## [Set problem]
Pull out the lines from the line containing "for number, (x, y)" through the line containing "before = set(bpy.data.objects)", both lines included, and copy them exactly.
--- Available data ---
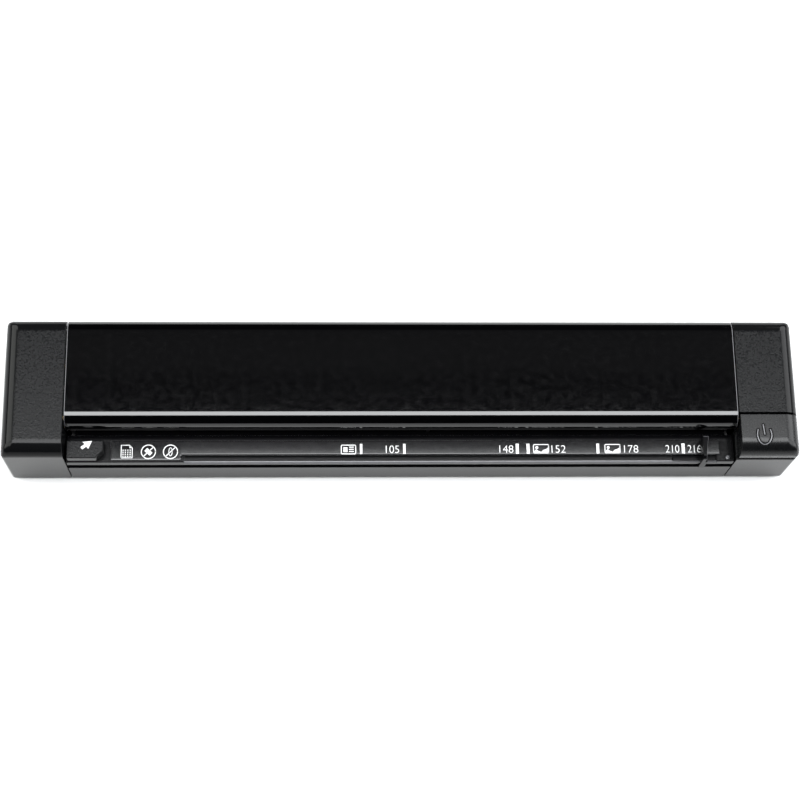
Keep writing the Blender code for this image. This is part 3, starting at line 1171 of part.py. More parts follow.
def motor(bracket_end):
    """The bracket on its three legs, the motor behind it and the motor's cable."""
    bracket_start = bracket_end - BRACKET_THICK
    low, high = BRACKET_LOW, BRACKET_HIGH
    bracket = box("motor_bracket", (bracket_start, *low), (bracket_end, *high), "steel")
    for place in BRACKET_LEGS:
        join(bracket, rod("bracket_leg", (bracket_end - BRACKET_THICK / 2, *place),
                          (-(FRAME_X + SEAT), *place), BRACKET_LEG_RADIUS, SMALL_SIDES))
    pin_bore = PIN_RADIUS + RUNNING_CLEARANCE
    for place, radius in ((IDLER_AT, pin_bore), (COMPOUND_AT, pin_bore),
                          (MOTOR_AT, MOTOR_BOSS_RADIUS + SEAT)):
        cut(bracket, rod("bracket_hole", (bracket_start - OVERRUN, *place), (bracket_end + OVERRUN, *place),
                         radius, FINE_SIDES))
    front = bracket_start - SEAT
    body = rod("motor_body", (front - MOTOR_LENGTH, *MOTOR_AT), (front, *MOTOR_AT),
               MOTOR_RADIUS, FINE_SIDES, "steel")
    join(body, rod("motor_boss", (front - SEAT, *MOTOR_AT), (bracket_end - SEAT, *MOTOR_AT),
                   MOTOR_BOSS_RADIUS))
    terminal_x = front - MOTOR_LENGTH + TERMINAL_INSET
    terminal_y = MOTOR_CABLE_Y - MOTOR_CABLE_WIDTH / 2
    join(body, box("terminal", (terminal_x, terminal_y, MOTOR_AT[1] - TERMINAL_HALF),
                   (terminal_x + TERMINAL_LENGTH, MOTOR_AT[0], MOTOR_AT[1] + TERMINAL_HALF)))
    shaft_start = front - SHAFT_SUNK
    cut(body, rod("rotor_bore", (shaft_start - SEAT, *MOTOR_AT), (bracket_end + OVERRUN, *MOTOR_AT),
                  MOTOR_SHAFT_RADIUS + RUNNING_CLEARANCE, FINE_SIDES))
    strip("motor_cable", [(terminal_x + TERMINAL_LENGTH / 2, MOTOR_AT[1] - TERMINAL_HALF - SEAT),
                          (terminal_x + TERMINAL_LENGTH / 2, MOTOR_CABLE_Z), (SOCKET_X, MOTOR_CABLE_Z),
                          (SOCKET_X, SOCKET_BOTTOM - SEAT)], MOTOR_CABLE_Y, MOTOR_CABLE_WIDTH)


def strip(name, points, y, width):
    """A flat cable: an open band through points across X and Z, made thick by Solidify."""
    mesh = bpy.data.meshes.new(name)
    cage = bmesh.new()
    rows = [[cage.verts.new((x, y + way * width / 2, z)) for way in (-1, 1)] for x, z in points]
    for near, far in zip(rows, rows[1:]):
        cage.faces.new((near[0], far[0], far[1], near[1]))
    cage.to_mesh(mesh)
    cage.free()
    thing = from_mesh(name, mesh, "cable_white")
    thick = thing.modifiers.new("thickness", "SOLIDIFY")
    thick.thickness = CABLE_THICK
    thick.offset = 0
    thick.use_even_offset = True
    return thing


def main_board():
    """The board on its posts in the right cap, and what is soldered to it."""
    board_bottom = BOARD_TOP - BOARD_THICK
    low = (BOARD_MID_X - BOARD_WIDTH / 2, MID_Y - BOARD_LENGTH / 2, board_bottom)
    high = (BOARD_MID_X + BOARD_WIDTH / 2, MID_Y + BOARD_LENGTH / 2, BOARD_TOP)
    board = box("main_board", low, high, "board_green")
    for x, y in board_posts():
        cut(board, rod("board_hole", (x, y, board_bottom - OVERRUN), (x, y, BOARD_TOP + OVERRUN),
                       PEG_RADIUS + SCREW_CLEAR, SMALL_SIDES))
    for place, share in CHIP_SHARES:
        y, half = MID_Y + BOARD_LENGTH * place, BOARD_LENGTH * share / 2
        join(board, box("chip", (BOARD_MID_X - half, y - half, BOARD_TOP - BOARD_THICK / 2),
                        (BOARD_MID_X + half, y + half, BOARD_TOP + CHIP_HEIGHT)))
    for y, width in ((MOTOR_CABLE_Y, MOTOR_CABLE_WIDTH), (RIBBON_Y, RIBBON_WIDTH)):
        join(board, box("socket", (SOCKET_X - SOCKET_SIZE / 2, y - width / 2 + SEAT, SOCKET_BOTTOM),
                        (SOCKET_X + SOCKET_SIZE / 2, y + width / 2 - SEAT, BOARD_TOP - BOARD_THICK / 2)))
    seat = BOARD_TOP + SEAT
    half = SWITCH_SIDE / 2
    switch = box("tact_switch", (STEM_AT_X - half, STEM_AT_Y - half, seat),
                 (STEM_AT_X + half, STEM_AT_Y + half, seat + SWITCH_HEIGHT), "chip_black")
    plunger_low = seat + SWITCH_HEIGHT - PLUNGER_SUNK
    cut(switch, rod("plunger_hole", (STEM_AT_X, STEM_AT_Y, plunger_low - BUTTON_TRAVEL - SEAT),
                    (STEM_AT_X, STEM_AT_Y, seat + SWITCH_HEIGHT + OVERRUN),
                    PLUNGER_RADIUS + RUNNING_CLEARANCE, FINE_SIDES))
    rod("switch_plunger", (STEM_AT_X, STEM_AT_Y, plunger_low),
        (STEM_AT_X, STEM_AT_Y, plunger_low + PLUNGER_HEIGHT), PLUNGER_RADIUS, FINE_SIDES, "white_plastic")
    usb_socket(seat)
    strip("sensor_ribbon", [(SENSOR_END - RIBBON_OVERLAP, RIBBON_Z), (SOCKET_X, RIBBON_Z),
                            (SOCKET_X, SOCKET_BOTTOM - SEAT)], RIBBON_Y, RIBBON_WIDTH)


def usb_socket(seat):
    back = BACK - USB_BACK_GAP
    low = (BOARD_MID_X - USB_WIDTH / 2, back - USB_LENGTH, seat)
    high = (BOARD_MID_X + USB_WIDTH / 2, back, seat + USB_HEIGHT)
    shell = box("usb_socket", low, high, "steel")
    cut(shell, box("usb_mouth", (low[0] + USB_WALL, low[1] + USB_WALL, low[2] + USB_WALL),
                   (high[0] - USB_WALL, back + OVERRUN, high[2] - USB_WALL)))


def paper_sensor():
    """The flag that the paper tips back, on its axle, and the forked detector round its tail."""
    flag_half = FLAG_WIDTH / 2
    tip_z = BED_TOP + FLAG_TIP_RISE
    ring = [(FLAG_Y - flag_half, FLAG_Z - FLAG_TAIL), (FLAG_Y + flag_half, FLAG_Z - FLAG_TAIL)]
    ring += [(FLAG_Y + flag_half, FLAG_Z)]
    ring += [(FLAG_Y + FLAG_TIP_BACK + flag_half / 2, tip_z), (FLAG_Y + FLAG_TIP_BACK - flag_half / 2, tip_z)]
    ring += [(FLAG_Y - flag_half, FLAG_Z)]
    flag = outline("sensor_flag", [ring], "X", FLAG_X - FLAG_THICK / 2, FLAG_X + FLAG_THICK / 2, "chip_black")
    join(flag, rod("flag_axle", (FLAG_X - FLAG_AXLE_LENGTH / 2, FLAG_Y, FLAG_Z),
                   (FLAG_X + FLAG_AXLE_LENGTH / 2, FLAG_Y, FLAG_Z), FLAG_AXLE_RADIUS, FINE_SIDES))
    set_origin(flag, (FLAG_X, FLAG_Y, FLAG_Z))
    half_x, half_y = DETECTOR_GAP / 2 + DETECTOR_WALL, DETECTOR_DEPTH / 2
    top = FLAG_Z - FLAG_TAIL + DETECTOR_OVERLAP
    detector = box("paper_detector", (FLAG_X - half_x, FLAG_Y - half_y - DETECTOR_SHIFT, FLOOR_TOP + SEAT),
                   (FLAG_X + half_x, FLAG_Y + half_y - DETECTOR_SHIFT, top), "chip_black")
    gap_low = top - DETECTOR_OVERLAP * 2
    cut(detector, box("detector_gap", (FLAG_X - DETECTOR_GAP / 2, FLAG_Y - DETECTOR_DEPTH, gap_low),
                      (FLAG_X + DETECTOR_GAP / 2, FLAG_Y + DETECTOR_DEPTH, top + OVERRUN)))


def build():
    clear_scene()
    make_materials()
    end_cap("left_end_cap", -1)
    right_cap_details(end_cap("right_end_cap", 1))
    top_cover()
    bottom_case()
    rubber_feet()
    feed_shelf()
    marking_panel()
    light_pipe()
    paper_stop()
    paper_guide()
    power_button()
    button_spring()
    side_frame("left_side_frame", -1)
    side_frame("right_side_frame", 1)
    bushes()
    for name, y in (("feed", FEED_Y), ("exit", EXIT_Y)):
        roller_shaft(name + "_roller_shaft", y)
        roller_rubber(name + "_roller_rubber", y)
        pinch_roller(name + "_pinch_roller", y)
    lower_bed()
    upper_guide()
    pinch_leaves()
    backing_bar()
    image_sensor()
    gear_train()
    main_board()
    paper_sensor()
    for number, (x, y) in enumerate(case_screw_places(), 1):
        machine_screw(f"case_screw_{number}", x, y, BASE + CASE_WALL - RECESS_FLOOR - SCREW_CLEAR)
    for name, side in (("left_cap_screw", -1), ("right_cap_screw", 1)):
        machine_screw(name, side * (MID_END + CAP_SCREW_REACH), CAP_SCREW_Y,
                      BASE + CAP_WALL - RECESS_FLOOR - SCREW_CLEAR)


build()
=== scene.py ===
import json
import math

import bmesh
import bpy
from mathutils import Matrix, Vector

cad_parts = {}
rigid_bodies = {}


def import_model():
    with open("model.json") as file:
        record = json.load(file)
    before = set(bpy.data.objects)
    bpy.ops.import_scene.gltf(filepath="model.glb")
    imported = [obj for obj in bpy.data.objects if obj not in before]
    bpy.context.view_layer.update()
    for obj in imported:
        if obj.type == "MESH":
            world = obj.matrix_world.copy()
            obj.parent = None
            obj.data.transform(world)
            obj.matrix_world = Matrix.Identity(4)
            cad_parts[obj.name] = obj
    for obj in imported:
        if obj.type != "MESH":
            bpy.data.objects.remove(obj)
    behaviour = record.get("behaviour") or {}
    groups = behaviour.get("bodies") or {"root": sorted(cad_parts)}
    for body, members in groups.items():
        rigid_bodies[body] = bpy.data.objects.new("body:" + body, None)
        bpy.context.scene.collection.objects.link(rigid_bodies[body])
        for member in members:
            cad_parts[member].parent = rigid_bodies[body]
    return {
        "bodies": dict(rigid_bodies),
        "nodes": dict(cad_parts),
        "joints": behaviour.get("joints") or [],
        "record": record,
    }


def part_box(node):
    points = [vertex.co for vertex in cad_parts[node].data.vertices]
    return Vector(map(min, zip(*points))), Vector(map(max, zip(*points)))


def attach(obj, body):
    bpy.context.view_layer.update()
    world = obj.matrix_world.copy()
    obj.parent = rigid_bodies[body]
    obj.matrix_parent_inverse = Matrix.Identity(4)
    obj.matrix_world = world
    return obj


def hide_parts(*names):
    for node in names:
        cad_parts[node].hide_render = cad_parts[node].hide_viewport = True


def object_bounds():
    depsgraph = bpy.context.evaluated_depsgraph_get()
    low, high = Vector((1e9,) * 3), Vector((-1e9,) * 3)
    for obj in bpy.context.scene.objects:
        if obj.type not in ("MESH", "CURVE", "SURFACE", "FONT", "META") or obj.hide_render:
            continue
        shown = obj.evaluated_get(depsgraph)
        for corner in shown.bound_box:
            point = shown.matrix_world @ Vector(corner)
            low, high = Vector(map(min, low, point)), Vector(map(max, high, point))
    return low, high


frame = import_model()
cad_low, cad_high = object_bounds()
nodes = frame["nodes"]

# Sizes that the CAD nodes' boxes give
cap_low, cap_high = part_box("left_end_cap")
cover_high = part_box("top_cover")[1]
shelf_low, shelf_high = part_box("feed_shelf")
panel_low, panel_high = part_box("marking_panel")
stop_low, stop_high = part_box("paper_stop")
guide_low, guide_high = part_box("paper_guide")
button_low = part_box("power_button")[0]
light_low, light_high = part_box("light_pipe")

# Rounds, walls and gaps, in metres
EDGE_ROUND = 0.0058
FRONT_ROUND = 0.0050
SMALL_ROUND = 0.0014
WALL = 0.0018
RIM = 0.00035
CASE_RIM = 0.00022
FINE = 0.00014
GAP = 0.0003
OVERRUN = 0.001
TINY = 0.00001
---
## [The reply]
    for number, (x, y) in enumerate(case_screw_places(), 1):
        machine_screw(f"case_screw_{number}", x, y, BASE + CASE_WALL - RECESS_FLOOR - SCREW_CLEAR)
    for name, side in (("left_cap_screw", -1), ("right_cap_screw", 1)):
        machine_screw(name, side * (MID_END + CAP_SCREW_REACH), CAP_SCREW_Y,
                      BASE + CAP_WALL - RECESS_FLOOR - SCREW_CLEAR)


build()
=== scene.py ===
import json
import math

import bmesh
import bpy
from mathutils import Matrix, Vector

cad_parts = {}
rigid_bodies = {}


def import_model():
    with open("model.json") as file:
        record = json.load(file)
    before = set(bpy.data.objects)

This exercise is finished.